I believe the cores all were shuffling between 2.99Ghz and 3.01Ghz during that time.

This is with temps in the mid/high 70*C on each core too. Depending on the fan setting I could push them t0 80*C in <20 minutes too. With 100% FAN on CPU you can keep them <70*C at 100% load though too...

If that helps you at all.

 

[Stereodude]

Passmark and Geekbench will not get you anywhere near the heat soak needed for getting real use benchmark numbers from these Xeons. TBH those tests, and especially user-submitted tests of those are borderline useless for these chips.

Just to give you an idea, I load all threads for 5 hours straight before starting the official Linux-Bench run loops and have to ensure cooling is working during that time.

So then short of buying one of each and testing, how can I tell if the 2689 is going to be faster than the 2670 for what I want to do (x264 compression)?
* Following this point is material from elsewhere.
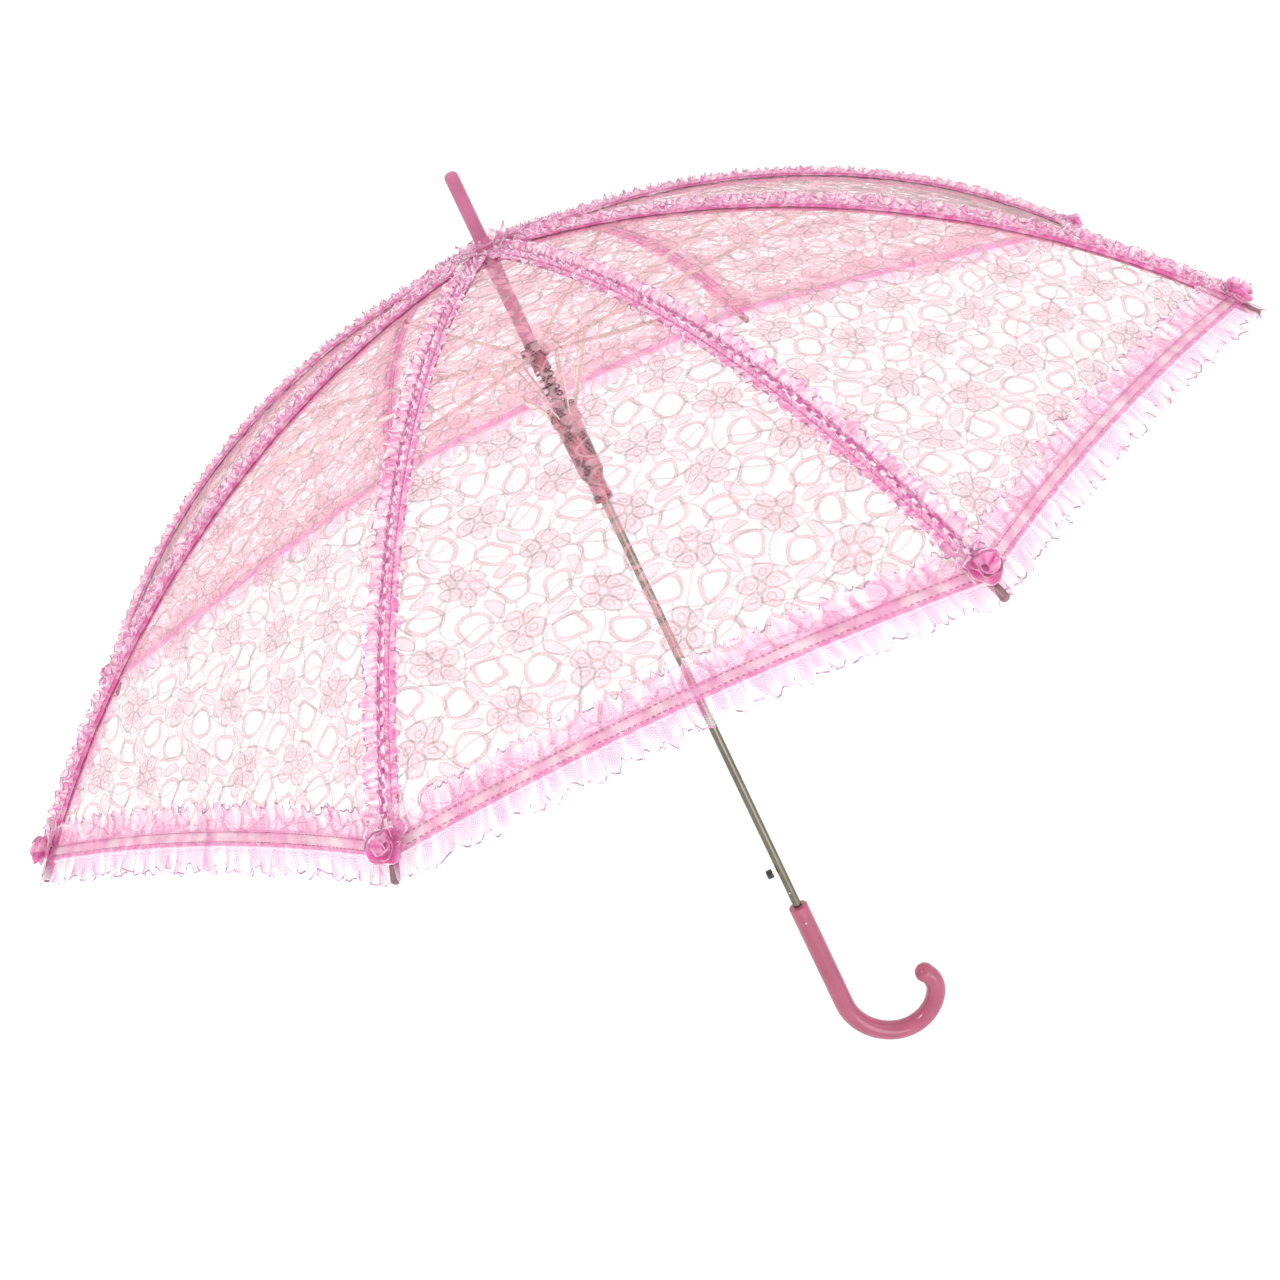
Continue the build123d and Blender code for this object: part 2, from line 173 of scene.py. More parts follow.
# --- meshes -------------------------------------------------------------------------------
class Sheets:
    """Collects points, faces, flat coordinates and material numbers for one mesh."""

    def __init__(self):
        self.points, self.faces, self.flat, self.material, self.count = [], [], [], [], 0

    def add(self, points, faces, flat, material=0):
        self.points.append(np.asarray(points, float).reshape(-1, 3))
        self.flat.append(np.asarray(flat, float).reshape(-1, 2))
        self.faces += (np.asarray(faces) + self.count).tolist()
        self.material += [material] * len(faces)
        self.count += len(self.points[-1])

    def grid(self, points, flat, material=0):
        """A grid of points, rows by columns, as quads."""
        rows, columns = points.shape[:2]
        self.add(points, grid_faces(rows, columns), flat, material)

    def piece(self, name, materials):
        """Makes the object."""
        mesh = bpy.data.meshes.new(name)
        mesh.from_pydata(np.concatenate(self.points).tolist(), [], self.faces)
        mesh.polygons.foreach_set("material_index", np.array(self.material, np.int32))
        mesh.polygons.foreach_set("use_smooth", np.full(len(self.faces), True))
        flat = np.concatenate(self.flat)
        corners = np.zeros(len(mesh.loops), np.int32)
        mesh.loops.foreach_get("vertex_index", corners)
        layer = mesh.uv_layers.new(name="flat")
        layer.data.foreach_set("uv", flat[corners].astype(np.float32).ravel())
        for material in materials:
            mesh.materials.append(material)
        mesh.validate()
        obj = bpy.data.objects.new(name, mesh)
        bpy.context.scene.collection.objects.link(obj)
        return obj


def grid_faces(rows, columns):
    index = np.arange(rows * columns).reshape(rows, columns)
    return np.stack([index[:-1, :-1], index[:-1, 1:], index[1:, 1:], index[1:, :-1]], -1).reshape(-1, 4)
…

Well, I monitored each core in linux on the 2x E5-2670 as I pushed them all to 100% for nearly an hour.
I believe the cores all were shuffling between 2.99Ghz and 3.01Ghz during that time.

Well, that would suggest that you're not hitting the 115W TDP with the max turbo settings (all core loaded). Otherwise it would be throttling it down. Of course how much headroom is left under the 115W TDP and if there's enough headroom to let the 2689 do that same thing at 3.3gHz, making it 10% faster, is the big unknown.

I'd like to know before plopping down 3x as much for a 10% boost that isn't really there.

 

[T_Minus]

@Stereodude will your work load have tasks in queue for the CPU to deliver instantly upon completion of the previous? If not the CPU will cool and slow near instantly core-by-core as they wait (even split second) for the next data to crunch.

 

[Stereodude]

@Stereodude will your work load have tasks in queue for the CPU to deliver instantly upon completion of the previous? If not the CPU will cool and slow near instantly core-by-core as they wait (even split second) for the next data to crunch.

I'm not 100% sure. I expect the CPU pipeline stays full. The CPU utilization graphs in Windows 7 show the logical cores stay saturated with x264 on my i7-2600k and i7-4770k, but perhaps it's not sampling fast enough.